Directions for this task | Would you quote the material below in full and unchanged?

———

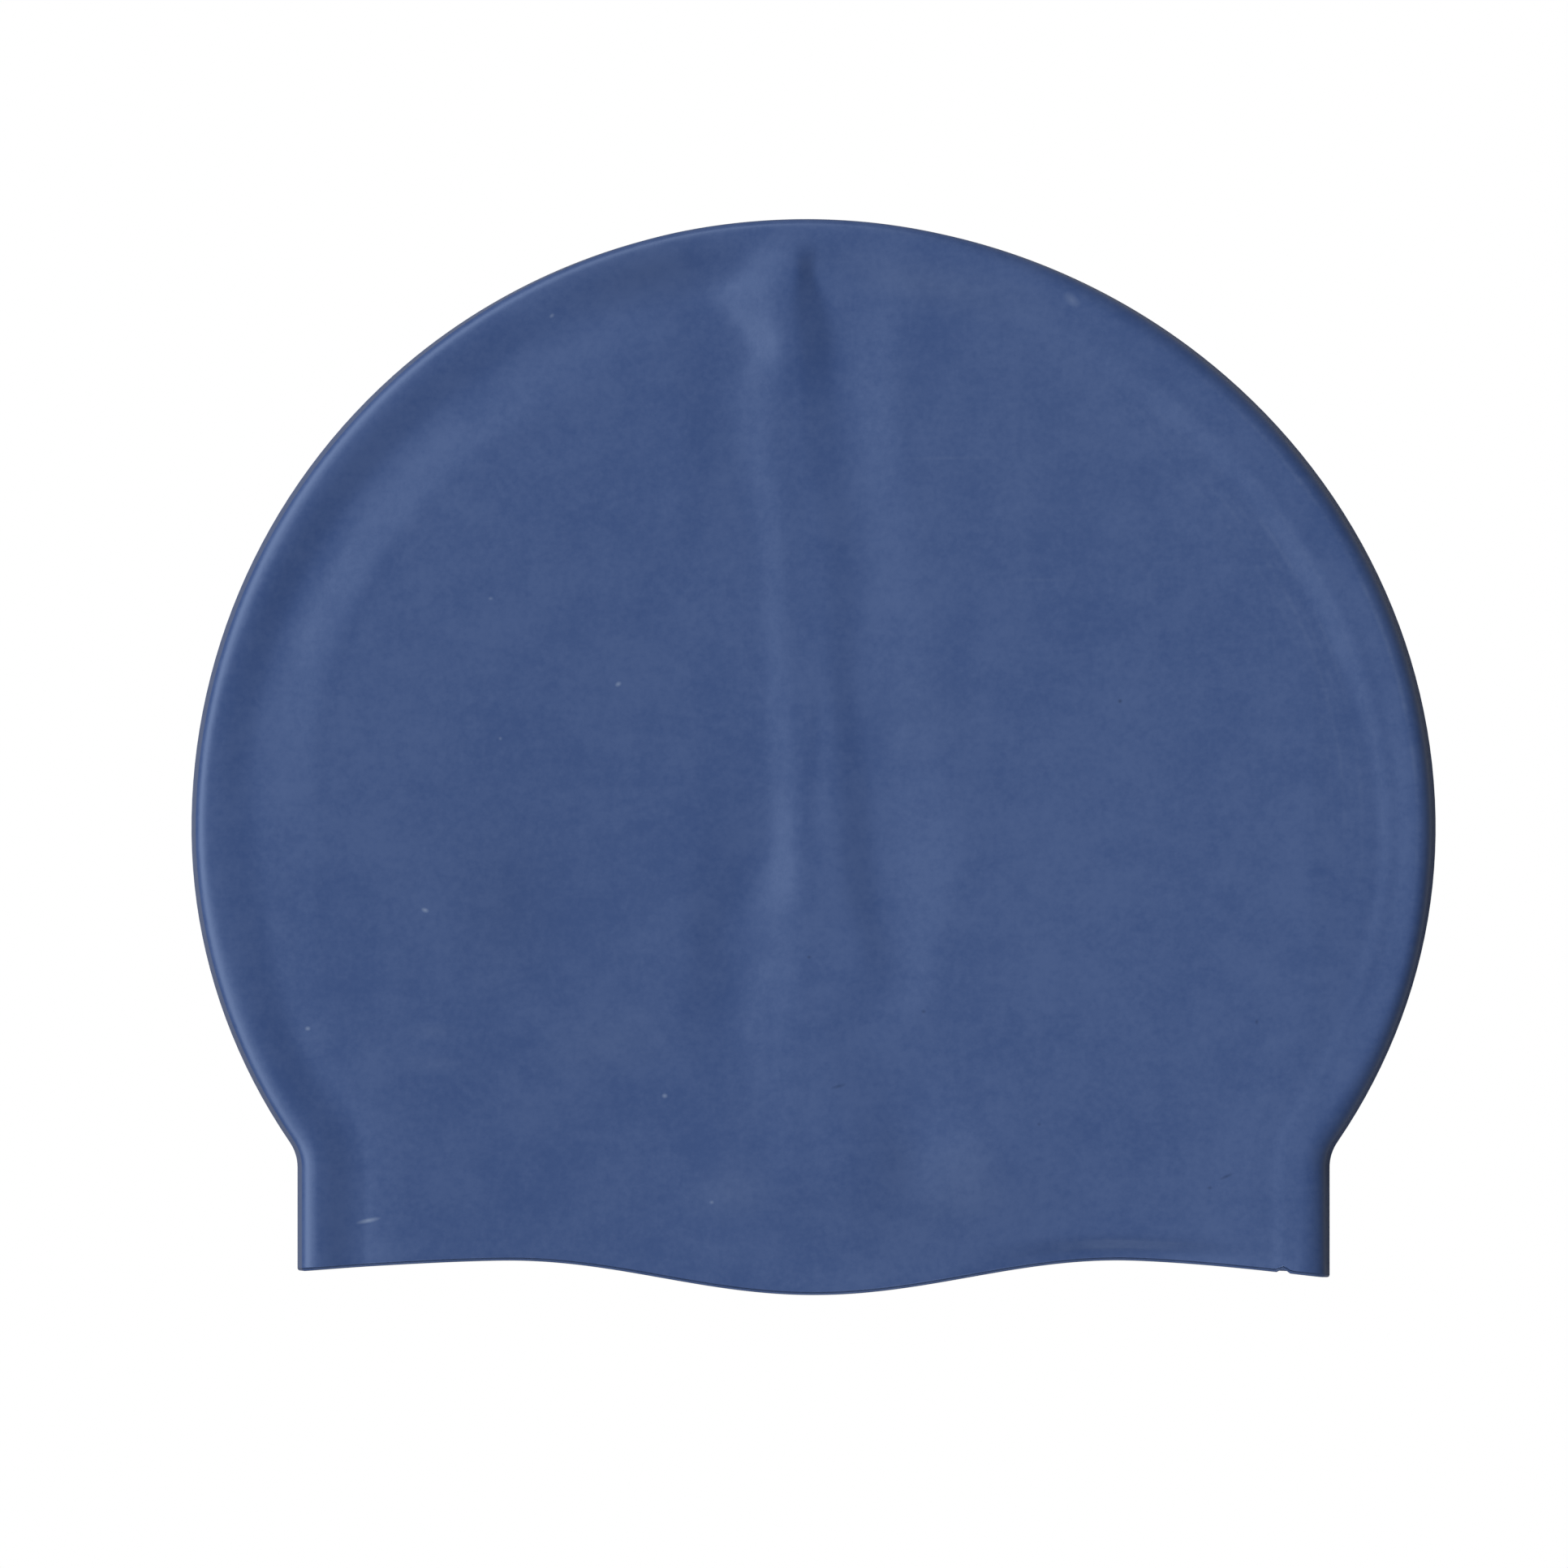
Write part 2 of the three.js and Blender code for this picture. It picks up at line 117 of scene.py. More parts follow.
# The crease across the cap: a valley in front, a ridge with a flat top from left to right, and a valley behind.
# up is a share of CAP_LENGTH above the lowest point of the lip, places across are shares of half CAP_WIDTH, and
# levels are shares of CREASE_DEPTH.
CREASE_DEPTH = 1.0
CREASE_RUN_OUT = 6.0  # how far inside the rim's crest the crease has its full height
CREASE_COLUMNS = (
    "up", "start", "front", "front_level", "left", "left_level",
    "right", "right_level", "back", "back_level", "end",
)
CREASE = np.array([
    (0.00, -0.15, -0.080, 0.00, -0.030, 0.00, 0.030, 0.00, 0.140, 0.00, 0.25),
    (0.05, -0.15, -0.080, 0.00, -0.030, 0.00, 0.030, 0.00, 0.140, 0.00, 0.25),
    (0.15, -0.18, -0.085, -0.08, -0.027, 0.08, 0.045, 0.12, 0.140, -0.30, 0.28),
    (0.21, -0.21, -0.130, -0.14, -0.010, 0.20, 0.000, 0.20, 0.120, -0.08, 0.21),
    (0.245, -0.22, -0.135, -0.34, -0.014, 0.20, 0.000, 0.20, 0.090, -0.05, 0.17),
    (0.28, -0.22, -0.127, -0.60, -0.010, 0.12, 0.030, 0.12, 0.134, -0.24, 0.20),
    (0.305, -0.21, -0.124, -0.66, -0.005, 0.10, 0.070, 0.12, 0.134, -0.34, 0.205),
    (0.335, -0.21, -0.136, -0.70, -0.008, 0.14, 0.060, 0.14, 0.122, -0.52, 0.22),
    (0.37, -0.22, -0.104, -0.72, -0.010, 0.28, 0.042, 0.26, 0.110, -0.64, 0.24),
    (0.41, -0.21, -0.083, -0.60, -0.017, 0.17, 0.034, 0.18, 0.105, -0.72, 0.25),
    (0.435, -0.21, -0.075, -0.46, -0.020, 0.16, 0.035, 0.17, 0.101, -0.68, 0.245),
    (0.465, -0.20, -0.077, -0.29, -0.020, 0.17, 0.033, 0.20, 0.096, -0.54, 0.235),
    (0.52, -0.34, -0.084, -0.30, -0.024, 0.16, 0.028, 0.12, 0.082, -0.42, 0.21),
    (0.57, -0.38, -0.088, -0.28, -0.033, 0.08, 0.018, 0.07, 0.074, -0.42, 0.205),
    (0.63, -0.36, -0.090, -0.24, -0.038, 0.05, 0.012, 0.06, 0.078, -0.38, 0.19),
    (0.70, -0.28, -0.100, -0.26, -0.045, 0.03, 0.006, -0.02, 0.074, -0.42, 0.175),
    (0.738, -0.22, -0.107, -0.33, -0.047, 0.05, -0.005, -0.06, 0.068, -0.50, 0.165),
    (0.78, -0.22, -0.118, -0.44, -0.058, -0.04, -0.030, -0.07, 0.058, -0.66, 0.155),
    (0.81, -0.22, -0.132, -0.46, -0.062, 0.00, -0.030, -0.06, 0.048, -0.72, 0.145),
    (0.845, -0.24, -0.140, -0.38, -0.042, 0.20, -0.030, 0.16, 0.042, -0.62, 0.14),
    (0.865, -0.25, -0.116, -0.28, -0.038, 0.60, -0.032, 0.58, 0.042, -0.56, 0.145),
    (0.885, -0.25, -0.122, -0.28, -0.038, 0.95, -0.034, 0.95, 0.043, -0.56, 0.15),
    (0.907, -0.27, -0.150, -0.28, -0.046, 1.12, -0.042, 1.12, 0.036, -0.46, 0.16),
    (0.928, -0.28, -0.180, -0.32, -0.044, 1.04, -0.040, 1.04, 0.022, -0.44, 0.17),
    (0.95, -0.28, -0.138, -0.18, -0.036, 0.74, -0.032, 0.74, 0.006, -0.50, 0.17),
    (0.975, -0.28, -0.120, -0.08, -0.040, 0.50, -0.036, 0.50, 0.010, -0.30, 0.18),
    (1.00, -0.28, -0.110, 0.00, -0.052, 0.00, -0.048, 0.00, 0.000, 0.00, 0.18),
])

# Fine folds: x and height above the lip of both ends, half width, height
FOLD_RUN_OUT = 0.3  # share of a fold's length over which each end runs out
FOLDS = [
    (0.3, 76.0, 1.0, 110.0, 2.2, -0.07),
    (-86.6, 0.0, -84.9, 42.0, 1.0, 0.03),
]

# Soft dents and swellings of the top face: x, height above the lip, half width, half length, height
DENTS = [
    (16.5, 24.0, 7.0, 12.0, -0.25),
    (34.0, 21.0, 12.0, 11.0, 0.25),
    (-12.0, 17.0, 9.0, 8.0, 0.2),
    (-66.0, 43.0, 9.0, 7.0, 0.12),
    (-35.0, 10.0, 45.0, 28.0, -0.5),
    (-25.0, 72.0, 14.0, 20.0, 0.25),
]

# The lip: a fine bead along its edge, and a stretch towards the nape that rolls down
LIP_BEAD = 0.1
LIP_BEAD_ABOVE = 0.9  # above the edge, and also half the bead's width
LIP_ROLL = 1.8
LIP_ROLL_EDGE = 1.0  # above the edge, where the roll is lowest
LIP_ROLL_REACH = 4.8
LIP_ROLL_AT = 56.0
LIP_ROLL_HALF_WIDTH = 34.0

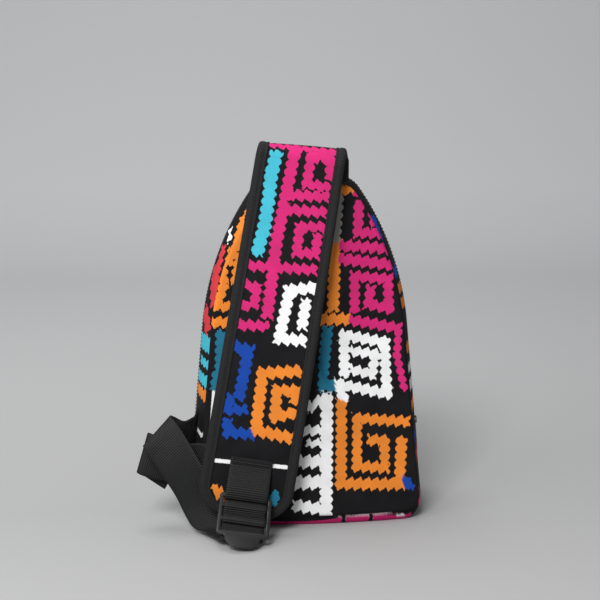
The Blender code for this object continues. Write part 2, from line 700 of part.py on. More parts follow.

———

Answer to this task |
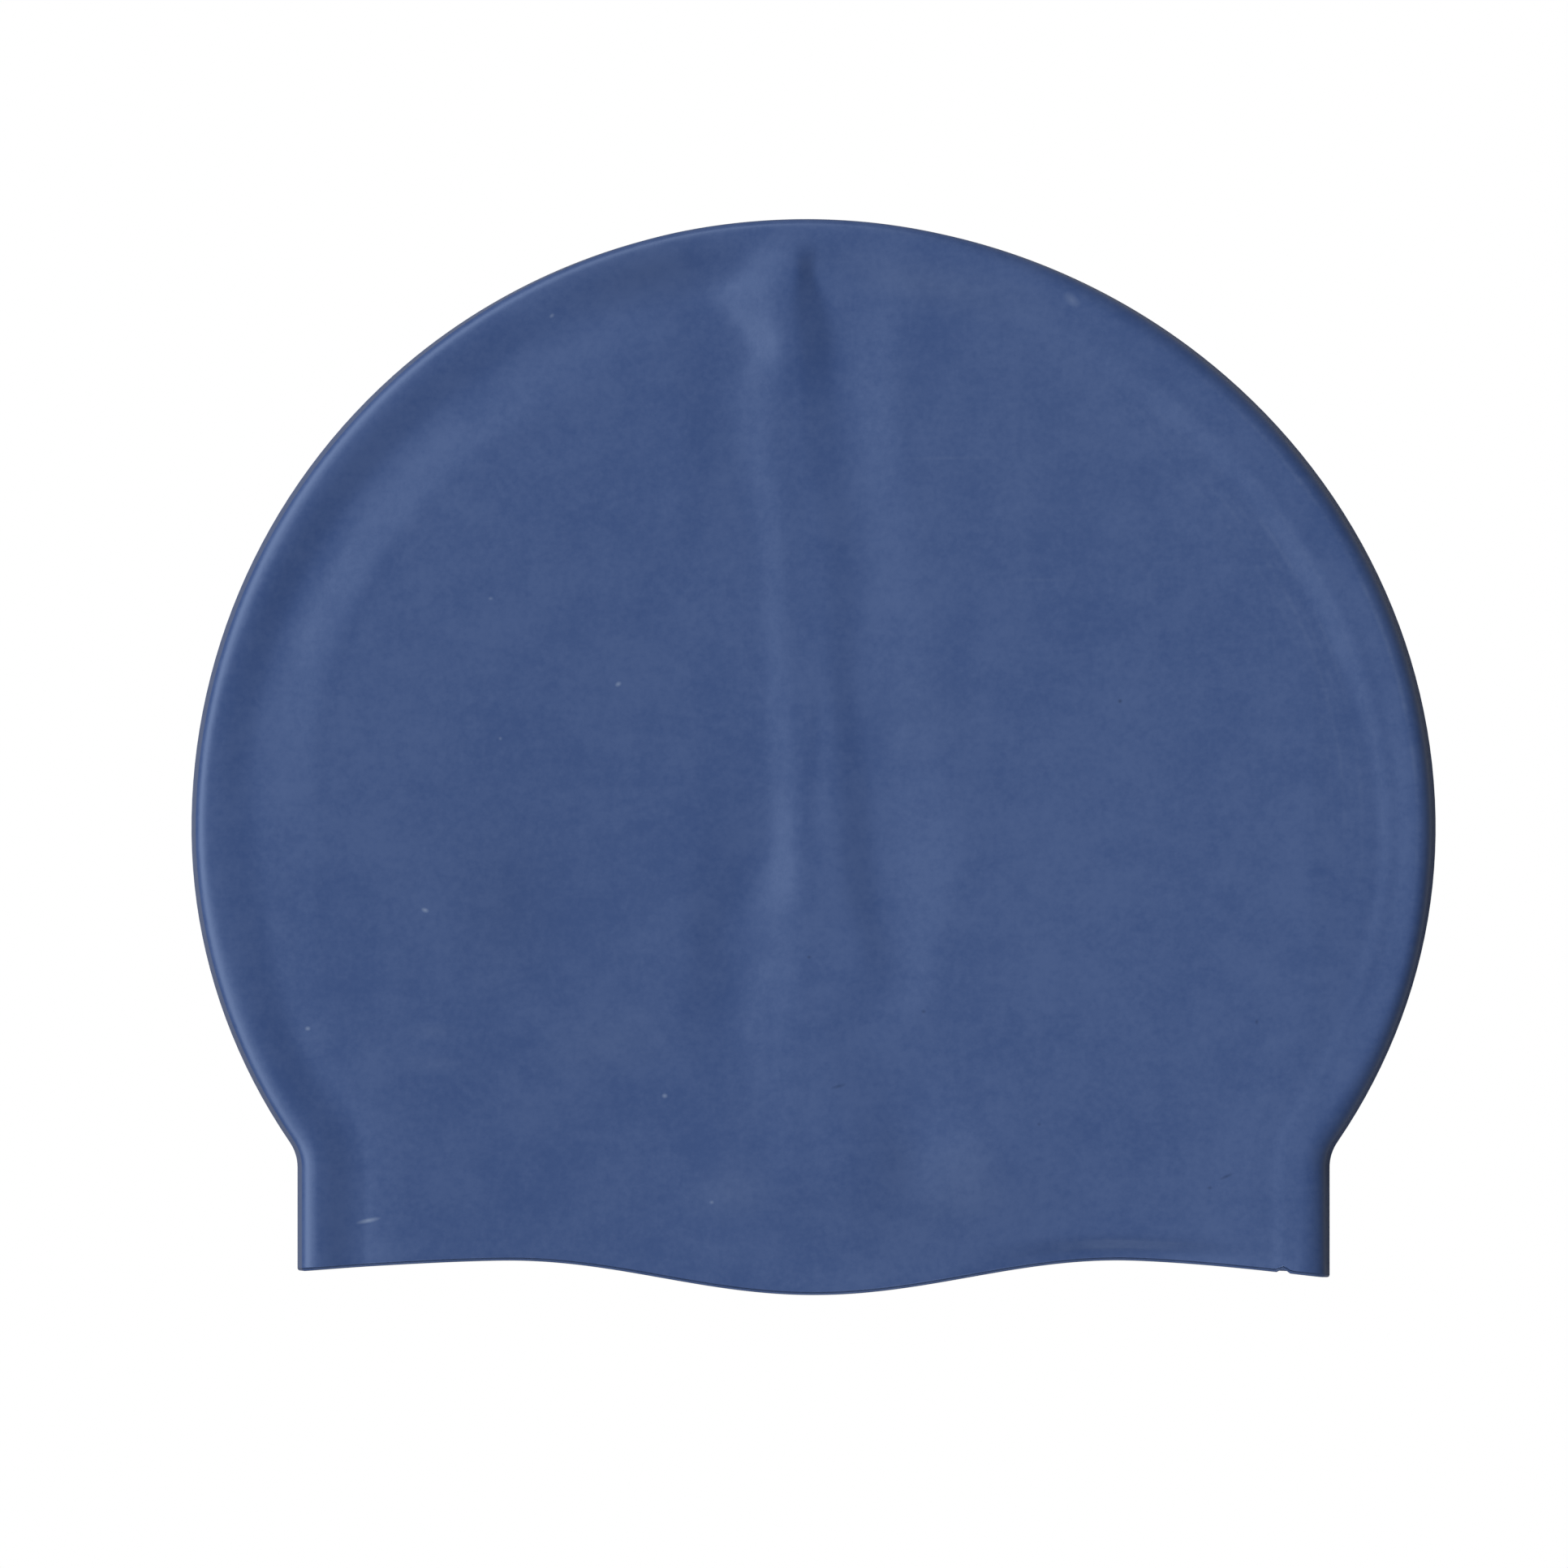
Write part 2 of the three.js and Blender code for this picture. It picks up at line 117 of scene.py. More parts follow.
# The crease across the cap: a valley in front, a ridge with a flat top from left to right, and a valley behind.
# up is a share of CAP_LENGTH above the lowest point of the lip, places across are shares of half CAP_WIDTH, and
# levels are shares of CREASE_DEPTH.
CREASE_DEPTH = 1.0
CREASE_RUN_OUT = 6.0  # how far inside the rim's crest the crease has its full height
CREASE_COLUMNS = (
    "up", "start", "front", "front_level", "left", "left_level",
    "right", "right_level", "back", "back_level", "end",
)
CREASE = np.array([
    (0.00, -0.15, -0.080, 0.00, -0.030, 0.00, 0.030, 0.00, 0.140, 0.00, 0.25),
    (0.05, -0.15, -0.080, 0.00, -0.030, 0.00, 0.030, 0.00, 0.140, 0.00, 0.25),
    (0.15, -0.18, -0.085, -0.08, -0.027, 0.08, 0.045, 0.12, 0.140, -0.30, 0.28),
    (0.21, -0.21, -0.130, -0.14, -0.010, 0.20, 0.000, 0.20, 0.120, -0.08, 0.21),
    (0.245, -0.22, -0.135, -0.34, -0.014, 0.20, 0.000, 0.20, 0.090, -0.05, 0.17),
    (0.28, -0.22, -0.127, -0.60, -0.010, 0.12, 0.030, 0.12, 0.134, -0.24, 0.20),
    (0.305, -0.21, -0.124, -0.66, -0.005, 0.10, 0.070, 0.12, 0.134, -0.34, 0.205),
    (0.335, -0.21, -0.136, -0.70, -0.008, 0.14, 0.060, 0.14, 0.122, -0.52, 0.22),
    (0.37, -0.22, -0.104, -0.72, -0.010, 0.28, 0.042, 0.26, 0.110, -0.64, 0.24),
    (0.41, -0.21, -0.083, -0.60, -0.017, 0.17, 0.034, 0.18, 0.105, -0.72, 0.25),
    (0.435, -0.21, -0.075, -0.46, -0.020, 0.16, 0.035, 0.17, 0.101, -0.68, 0.245),
    (0.465, -0.20, -0.077, -0.29, -0.020, 0.17, 0.033, 0.20, 0.096, -0.54, 0.235),
    (0.52, -0.34, -0.084, -0.30, -0.024, 0.16, 0.028, 0.12, 0.082, -0.42, 0.21),
    (0.57, -0.38, -0.088, -0.28, -0.033, 0.08, 0.018, 0.07, 0.074, -0.42, 0.205),
    (0.63, -0.36, -0.090, -0.24, -0.038, 0.05, 0.012, 0.06, 0.078, -0.38, 0.19),
    (0.70, -0.28, -0.100, -0.26, -0.045, 0.03, 0.006, -0.02, 0.074, -0.42, 0.175),
    (0.738, -0.22, -0.107, -0.33, -0.047, 0.05, -0.005, -0.06, 0.068, -0.50, 0.165),
    (0.78, -0.22, -0.118, -0.44, -0.058, -0.04, -0.030, -0.07, 0.058, -0.66, 0.155),
    (0.81, -0.22, -0.132, -0.46, -0.062, 0.00, -0.030, -0.06, 0.048, -0.72, 0.145),
    (0.845, -0.24, -0.140, -0.38, -0.042, 0.20, -0.030, 0.16, 0.042, -0.62, 0.14),
    (0.865, -0.25, -0.116, -0.28, -0.038, 0.60, -0.032, 0.58, 0.042, -0.56, 0.145),
    (0.885, -0.25, -0.122, -0.28, -0.038, 0.95, -0.034, 0.95, 0.043, -0.56, 0.15),
    (0.907, -0.27, -0.150, -0.28, -0.046, 1.12, -0.042, 1.12, 0.036, -0.46, 0.16),
    (0.928, -0.28, -0.180, -0.32, -0.044, 1.04, -0.040, 1.04, 0.022, -0.44, 0.17),
    (0.95, -0.28, -0.138, -0.18, -0.036, 0.74, -0.032, 0.74, 0.006, -0.50, 0.17),
    (0.975, -0.28, -0.120, -0.08, -0.040, 0.50, -0.036, 0.50, 0.010, -0.30, 0.18),
    (1.00, -0.28, -0.110, 0.00, -0.052, 0.00, -0.048, 0.00, 0.000, 0.00, 0.18),
])

# Fine folds: x and height above the lip of both ends, half width, height
FOLD_RUN_OUT = 0.3  # share of a fold's length over which each end runs out
FOLDS = [
    (0.3, 76.0, 1.0, 110.0, 2.2, -0.07),
    (-86.6, 0.0, -84.9, 42.0, 1.0, 0.03),
]

# Soft dents and swellings of the top face: x, height above the lip, half width, half length, height
DENTS = [
    (16.5, 24.0, 7.0, 12.0, -0.25),
    (34.0, 21.0, 12.0, 11.0, 0.25),
    (-12.0, 17.0, 9.0, 8.0, 0.2),
    (-66.0, 43.0, 9.0, 7.0, 0.12),
    (-35.0, 10.0, 45.0, 28.0, -0.5),
    (-25.0, 72.0, 14.0, 20.0, 0.25),
]

# The lip: a fine bead along its edge, and a stretch towards the nape that rolls down
LIP_BEAD = 0.1
LIP_BEAD_ABOVE = 0.9  # above the edge, and also half the bead's width
LIP_ROLL = 1.8
LIP_ROLL_EDGE = 1.0  # above the edge, where the roll is lowest
LIP_ROLL_REACH = 4.8
LIP_ROLL_AT = 56.0
LIP_ROLL_HALF_WIDTH = 34.0

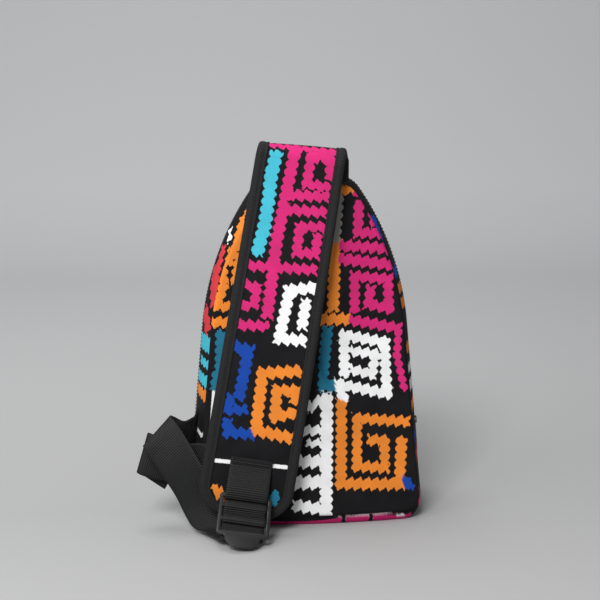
The Blender code for this object continues. Write part 2, from line 700 of part.py on. More parts follow.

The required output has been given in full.